Faire du neuf, avec du neuf
S’il ne faut pas négliger les chiffres, d’autres paramètres doivent également être pris en compte afin d’expliquer le semi-succès de « la Dengue » et d’appréhender son deuxième mandat. À commencer par la qualité de l’effectif. Son premier Brésil était nettement supérieur au cru 2014. Quand ce dernier ne disposait que du triangle Neymar, Thiago Silva, David Luiz, celui de 2006-2010 possédait en ses rangs un Kaká retrouvé, un Maicon injouable, un Lúcio ressuscité et un Luís Fabiano à son apogée. Au vu de leur âge avancé et bien que Dunga aime les vieux briscards, il est très peu probable de voir toutes ces têtes réapparaître sous les couleurs de la Seleção. La principale tâche du faux nouveau coach résidera donc dans le renouvellement d’un troupeau loin d’être vieux, mais maudit aux yeux de son peuple depuis le « Mineiraço » . Ce point précis laisse à croire que la CBF s’engage à laisser du temps à son entraîneur, car l’exercice induit l’essai de nombreux bizuts et donc du temps. Rome ne s’est pas faite en un jour, la Seleção non plus. Avec 70 joueurs utilisés au cours de son premier règne, « o capitao » ne marche pas en terre inconnue. Il n’hésitera pas à piocher jusqu’aux plus mauvais clubs de Serie A pour trouver la fourmi travailleuse qui se sacrifiera pour son projet, pour le bloc dont le centre s’appellera Neymar.
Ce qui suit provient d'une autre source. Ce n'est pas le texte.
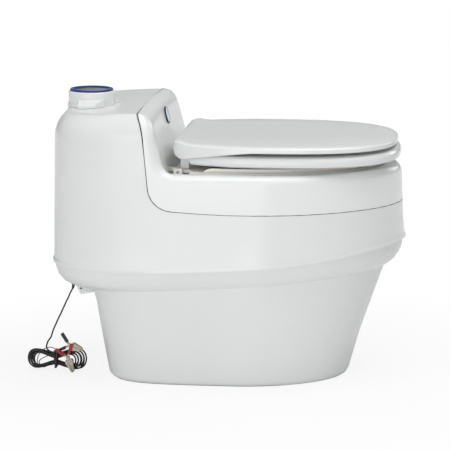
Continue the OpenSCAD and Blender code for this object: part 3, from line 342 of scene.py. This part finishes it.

Mis de côté en 2010 parce que Dunga craignait de voir le gosse choper la grosse tête, Neymar devrait recevoir les clés du carrosse de la main du boss, qui sera sans doute tenté de lui attribuer le même rôle qu’avait Romário en 1994. Celui de l’attaquant qui part en contre du milieu, pourfend les lignes et file au but pour marquer. Mais s’il veut vraiment mimer le Brésil de Parreira, il lui faudra trouver un Bebeto. Et vite. Car la Copa América commence dans un an.